The boy fetches me my meal and I begin to interface with the sticks of memory using a twenty thousand year old tablet that is full of old religious texts. I balance a bowl of warm bean soup on my paunch and read.
We are religious pilgrims. I read on this tablet about Moses. We are not very different, wandering as we are. Yet, unlike Moses, we should know where we are headed. At least our rock does. We sail the solar winds on a craft run by a surly and mocking crew that does not care for our faith. They deride and humiliate us on our long voyage to the point where we stick to our quarters and hope for survival.
Many of us have fallen ill. Travel between planets has proven quite difficult for some of our people. This mode of transport is disorienting for both the stomach and the soul. There is no day or night on the ship. If the aft panels are to catch the winds at a slice and glide along with them, we see only daylight. This may seem optimal to some, but a land without dark brings difficulty sleeping, and throws the body's circadian systems into upheaval. If, instead, the solar fore panels face front to pull us forth like a spinnaker, then the position of the ship provides us with no day. At first this may come as a relief, as we may have been days without a proper nighttime. After a week of nights, though, we lose vitamin D and other essential daytime nutrients. This is when the lunacy and depression kick in. Perhaps this is when we miss home the most.
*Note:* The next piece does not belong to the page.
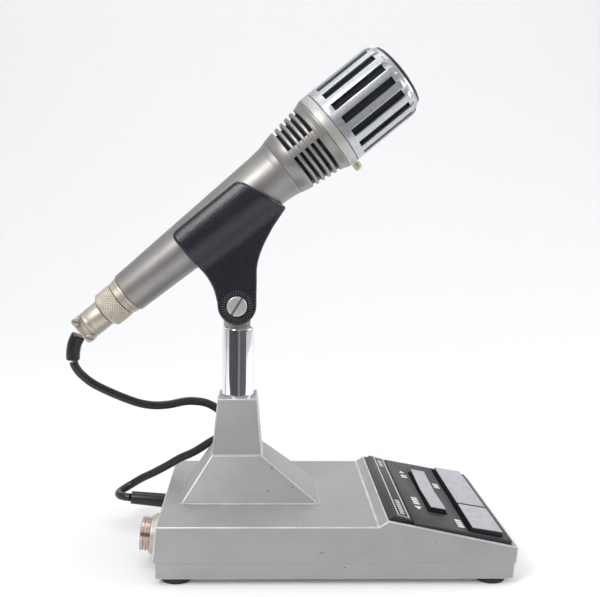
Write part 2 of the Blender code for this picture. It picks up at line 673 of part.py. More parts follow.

When we boarded this ship wishing to grow our own food, the crew nearly laughed us off of the docks. They pointed out that the shade of the sail would deprive the plants of the necessary sunlight for weeks at a time. We steeled ourselves against the mockery and built a movable aft deck that could swing on an arm to any side of the ship and move the plant life out of the shade of the sail. Had we not been in such a rush to depart in the end, we would have built another such deck to live on. Thus, like the crew, we have to endure the perpetual darkness that the sail creates. It is not easy.
God did not create us to do easy things. For the freedom of thought we deserve, we must endure our quagmire.